Vikram Aggarwal: December 2020

Tuesday, December 29, 2020

Offline-first, the design of great picture gallery websites

tl:dr; How to use service workers to make your website responsive and functional offline

Websites have come a long way from the boring world of static <html> markup. There's a lot of new functionality in browsers. This new functionality brings benefit for big websites, but these techniques are useful for small personal websites as well.

One of the more important changes has been the support of Service Worker in many browsers. A Service Worker is Javascript code that can intercept network requests, and satisfy them locally on the client machine, rather than making server calls. There's a lot you can do with Service Workers, but I was most interested in making my home picture gallery work offline.

I wanted to allow a person to load up the gallery and be able to view it on their mobile phone or desktop even if the connection is lost. My photographs are shared with static html that I create using sigal, a simple image gallery software written in Python. It uses the Galleria library to create web pages that are self-contained. Since the galleries are static html & Javascript, they make a great case study for simple and fast web pages. In the current gallery, the images are downloaded as they are needed, with the next few images prefetched so the user doesn't have to wait. I wanted to make this entirely offline-first, so the images are downloaded, stored offline. Each image in my gallery is 150kb, and galleries have 10-20 images in them. The entire gallery is roughly 4mb, which is tiny. As a result, it loads fast and can be cached offline.

You can always implement your own Service Worker, the interface is straight-forward. If you just want to use Service Workers for browser-side caching, there is a much simpler alternative. We're going to use the upup library, which is a Javascript library that can be configured to store content offline, and cache it.

First, Service Workers need HTTPS support. Get yourself a certificate with LetsEncrypt. This is a nonprofit that has issued 225 Million certificates already, and are valiantly helping the entire web move to 100% HTTPS. Get their certificate if you don't have it. Heck, get HTTPS support even if you don't want offline first on your website.
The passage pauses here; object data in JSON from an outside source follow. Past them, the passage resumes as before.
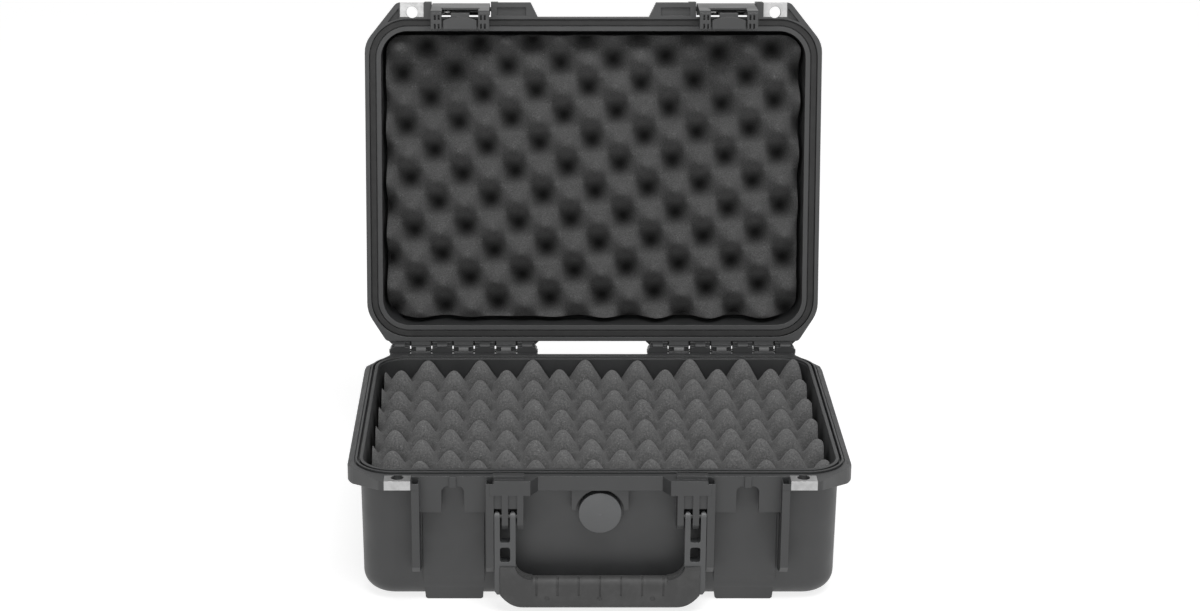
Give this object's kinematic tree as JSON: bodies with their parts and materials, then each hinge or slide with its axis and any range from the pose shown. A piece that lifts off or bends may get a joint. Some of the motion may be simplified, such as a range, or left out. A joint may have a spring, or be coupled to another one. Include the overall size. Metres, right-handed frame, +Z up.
{
  "type": "microphone case",
  "caption": "Hard moulded equipment case with a hinged lid, trigger latches, a drop handle, a pressure valve, padlock eyes and convoluted foam in base and lid.",
  "frame": {"origin": "on the floor under the middle of the object's outline, between the handle's face at the front and the open lid's back", "axes": "+Z up; the front with the latches' catches, the handle and the valve faces -Y; +X to the right seen from the front; the lid is stored open at its stop"},
  "size_m": [0.427, 0.4294, 0.4448],
  "materials": {
    "case": "moulded, fine satin texture",
    "latch": "moulded, satin",
    "grip": "soft overmould, matt",
    "valve": "moulded, satin",
    "seal": "matt",
    "membrane": "porous film",
    "base_foam": "open-cell polyurethane foam, grey",
    "lid_foam": "open-cell polyurethane foam, dark grey",
    "plate_steel": "bright stainless",
    "pin_steel": "plain stainless"
  },
  "bodies": {
    "base": {"base_shell": "case", "base_foam_block": "base_foam", "base_foam_crate": "base_foam", "hinge_pin_left": "pin_steel", "hinge_pin_right": "pin_steel", "handle_pin_left": "pin_steel", "handle_pin_right": "pin_steel", "padlock_plate_base_left": "plate_steel", "padlock_plate_base_right": "plate_steel", "valve_body": "valve", "valve_cap": "valve", "valve_seal": "seal", "valve_nut": "valve", "valve_membrane": "membrane"},
    "lid": {"lid_shell": "case", "lid_gasket": "seal", "lid_foam_crate": "lid_foam", "padlock_plate_lid_left": "plate_steel", "padlock_plate_lid_right": "plate_steel", "latch_pin_left": "pin_steel", "latch_pin_right": "pin_steel"},
    "handle": {"handle_frame": "latch", "handle_grip": "grip"},
    "latch_left": {"latch_body_left": "latch", "trigger_pin_left": "pin_steel", "trigger_spring_left": "pin_steel"},
    "trigger_left": {"latch_trigger_left": "latch"},
    "latch_right": {"latch_body_right": "latch", "trigger_pin_right": "pin_steel", "trigger_spring_right": "pin_steel"},
    "trigger_right": {"latch_trigger_right": "latch"}
  },
  "joints": [
    {"name": "lid_hinge", "type": "hinge", "parent": "base", "child": "lid", "pos_m": [0, 0.11554, 0.12], "axis": [1, 0, 0], "range_deg": [0, 99.5]},
    {"name": "handle_hinge", "type": "hinge", "parent": "base", "child": "handle", "pos_m": [0, -0.20821, 0.0868], "axis": [-1, 0, 0], "range_deg": [0, 100]},
    {"name": "latch_left_hinge", "type": "hinge", "parent": "lid", "child": "latch_left", "pos_m": [-0.1234, 0.1781, 0.43626], "axis": [-1, 0, 0], "range_deg": [0, 95]},
    {"name": "trigger_left_hinge", "type": "hinge", "parent": "latch_left", "child": "trigger_left", "pos_m": [-0.1234, 0.15528, 0.43927], "axis": [-1, 0, 0], "range_deg": [0, 10], "stiffness_Nm_per_rad": 0.03},
    {"name": "latch_right_hinge", "type": "hinge", "parent": "lid", "child": "latch_right", "pos_m": [0.1234, 0.1781, 0.43626], "axis": [-1, 0, 0], "range_deg": [0, 95]},
    {"name": "trigger_right_hinge", "type": "hinge", "parent": "latch_right", "child": "trigger_right", "pos_m": [0.1234, 0.15528, 0.43927], "axis": [-1, 0, 0], "range_deg": [0, 10], "stiffness_Nm_per_rad": 0.03}
  ]
}
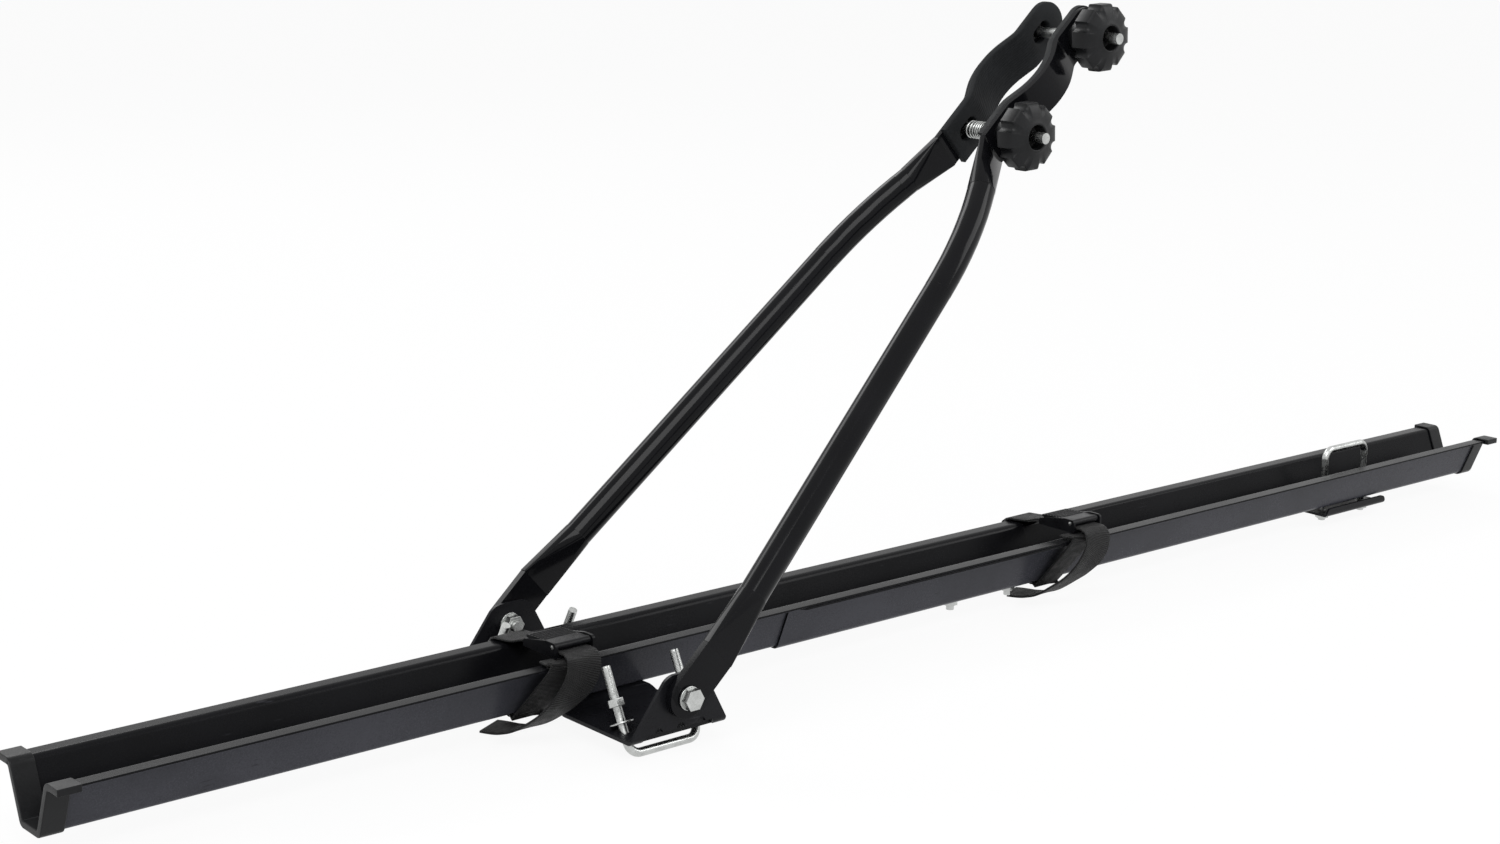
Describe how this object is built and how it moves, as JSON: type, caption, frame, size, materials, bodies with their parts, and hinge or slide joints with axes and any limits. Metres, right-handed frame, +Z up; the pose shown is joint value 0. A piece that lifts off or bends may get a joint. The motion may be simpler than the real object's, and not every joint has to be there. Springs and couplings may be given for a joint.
{
  "type": "roof bike carrier",
  "caption": "Roof bicycle carrier: channel for the wheels on a folding bracket with a hinged upright, padded frame clamp, star knobs, webbing straps and U-bolts for roof bars.",
  "frame": {"origin": "centre of the front roof-bar seat, on the underside of the bracket", "axes": "+X along the channel towards its rear end, +Y across it towards the far side, +Z up"},
  "size_m": [1.404, 0.2188, 0.4611],
  "materials": {
    "black_coated_steel": "satin",
    "black_plastic": "matte",
    "zinc_steel": "satin",
    "black_rubber": "matte",
    "black_webbing": "woven",
    "buckle_steel": "satin"
  },
  "bodies": {
    "base": {"front_channel": "black_coated_steel", "rear_channel": "black_coated_steel", "front_end_cap": "black_plastic", "rear_end_cap": "black_plastic", "base_bracket": "black_coated_steel", "bracket_bolts": "zinc_steel", "bracket_nuts": "zinc_steel", "joint_bolts": "zinc_steel", "joint_nuts": "zinc_steel", "pivot_bolts": "zinc_steel", "pivot_washers": "zinc_steel", "pivot_nuts": "zinc_steel", "near_roof_u_bolt": "zinc_steel", "far_roof_u_bolt": "zinc_steel", "roof_u_bolt_washers": "zinc_steel", "roof_u_bolt_nuts": "zinc_steel", "rear_u_bolt": "zinc_steel", "rear_clamp_plate": "black_coated_steel", "rear_u_bolt_nuts": "zinc_steel", "front_strap": "black_webbing", "rear_strap": "black_webbing", "front_buckle": "buckle_steel", "rear_buckle": "buckle_steel", "front_lever_pin": "zinc_steel", "rear_lever_pin": "zinc_steel"},
    "far_upright": {"far_arm": "black_coated_steel", "far_jaw_pad": "black_rubber", "lower_clamp_bolt": "zinc_steel", "upper_clamp_bolt": "zinc_steel", "clamp_spring": "zinc_steel"},
    "near_upright": {"near_arm": "black_coated_steel", "near_jaw_pad": "black_rubber"},
    "lower_washer_slide": {"lower_knob_washer": "zinc_steel"},
    "upper_washer_slide": {"upper_knob_washer": "zinc_steel"},
    "lower_knob_turn": {"lower_knob": "black_plastic", "lower_knob_insert": "zinc_steel"},
    "upper_knob_turn": {"upper_knob": "black_plastic", "upper_knob_insert": "zinc_steel"},
    "front_lever": {"front_cam_lever": "buckle_steel"},
    "rear_lever": {"rear_cam_lever": "buckle_steel"}
  },
  "joints": [
    {"name": "arm_fold", "type": "hinge", "parent": "base", "child": "far_upright", "pos_m": [0.0019, 0, 0.026], "axis": [0, -1, 0], "range_deg": [-35.5, 47]},
    {"name": "jaw_open", "type": "hinge", "parent": "far_upright", "child": "near_upright", "pos_m": [0.0019, -0.0995, 0.026], "axis": [0.673, 0, -0.7396], "range_deg": [-0.8, 1.1], "deforming": ["clamp_spring"]},
    {"name": "lower_washer_travel", "type": "slide", "parent": "far_upright", "child": "lower_washer_slide", "axis": [0, -1, 0], "range_m": [-0.0069, 0.0094]},
    {"name": "upper_washer_travel", "type": "slide", "parent": "far_upright", "child": "upper_washer_slide", "axis": [0, -1, 0], "range_m": [-0.0083, 0.0114]},
    {"name": "lower_knob_spin", "type": "hinge", "parent": "lower_washer_slide", "child": "lower_knob_turn", "pos_m": [0.36284, -0.041, 0.35443], "axis": [0, -1, 0], "range_deg": [-1965, 2702]},
    {"name": "upper_knob_spin", "type": "hinge", "parent": "upper_washer_slide", "child": "upper_knob_turn", "pos_m": [0.43717, -0.041, 0.42207], "axis": [0, -1, 0], "range_deg": [-2370, 3258]},
    {"name": "front_lever_lift", "type": "hinge", "parent": "base", "child": "front_lever", "pos_m": [-0.034, -0.027, 0.0502], "axis": [1, 0, 0], "range_deg": [0, 35], "stiffness_Nm_per_rad": 0.08, "springref_deg": -14.32},
    {"name": "rear_lever_lift", "type": "hinge", "parent": "base", "child": "rear_lever", "pos_m": [0.459, -0.027, 0.0502], "axis": [1, 0, 0], "range_deg": [0, 35], "stiffness_Nm_per_rad": 0.08, "springref_deg": -14.32}
  ],
  "couplings": [
    {"joint": "lower_washer_travel", "follows": "jaw_open", "m_per_rad": 0.488},
    {"joint": "upper_washer_travel", "follows": "jaw_open", "m_per_rad": 0.5885},
    {"joint": "lower_knob_spin", "follows": "jaw_open", "ratio": 2453},
    {"joint": "upper_knob_spin", "follows": "jaw_open", "ratio": 2958.1}
  ]
}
I heartily endorse them, I have moved to HTTPS thanks to them. You should too.

Now, let's add UpUp to your website. It is important where you place it. The upup library can answer requests for a specific scope (subdirectory of your website). It sets its scope based on its location on your website. Since you want the library to serve content to your entire website, you want the library to be as close to the root level of your website. Let's see a concrete example in action.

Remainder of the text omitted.